Arbitrary laser frequency modulation algorithm based on iterative on-the-fly deconvolution
Thierry Chanelière
TL;DR
This work addresses precise laser frequency modulation by introducing an on-the-fly deconvolution framework that iteratively estimates the laser transfer function and synthesizes arbitrary target modulations. By operating in the Fourier domain, it combines two iterative schemes—Newton's method and the secant method—with digital waveform implementation to converge toward the desired modulation patterns, demonstrated on FMCW-like and square-frequency-shift targets. Experimental proof-of-principle with an external-cavity diode laser shows convergence within about 10 iterations and frequency-precision approaching the laser noise floor, highlighting the method's potential for in-situ recalibration in field environments.
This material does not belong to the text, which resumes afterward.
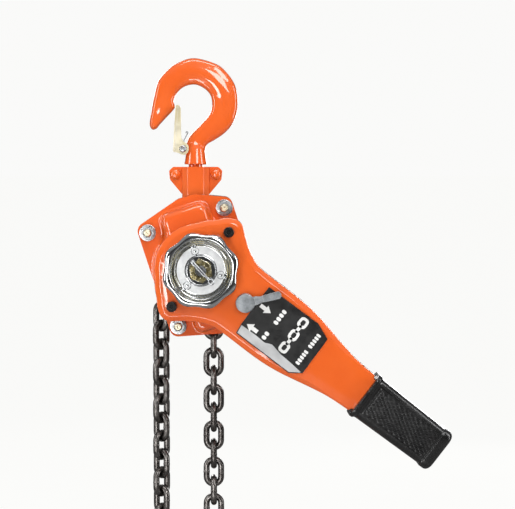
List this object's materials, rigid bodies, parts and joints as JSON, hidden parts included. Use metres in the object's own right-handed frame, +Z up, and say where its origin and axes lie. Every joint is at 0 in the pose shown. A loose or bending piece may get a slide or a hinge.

The approach offers a low-complexity, hardware-friendly tool that can complement existing predistortion and servo-control strategies, with clear paths for enhancement via spectral filtering and higher-bandwidth laser platforms for broader practical deployment.
Abstract
I present a general laser modulation control algorithm. I implement the LIDAR Frequency Modulated Continuous Wave (FMCW) scheme as a special case of study. My proposal applies to any arbitrary modulation pattern and is based on an iterative algorithm that infers the laser transfer function in order to perform on-the-fly deconvolution. I present an experimental proof-of-principle using an external-cavity diode laser, the accuracy of which I analyse by comparing the obtained frequency response with a targeted modulation pattern. In addition to the FMCW scheme, I am also testing square wave modulations, which are more demanding in terms of bandwidth.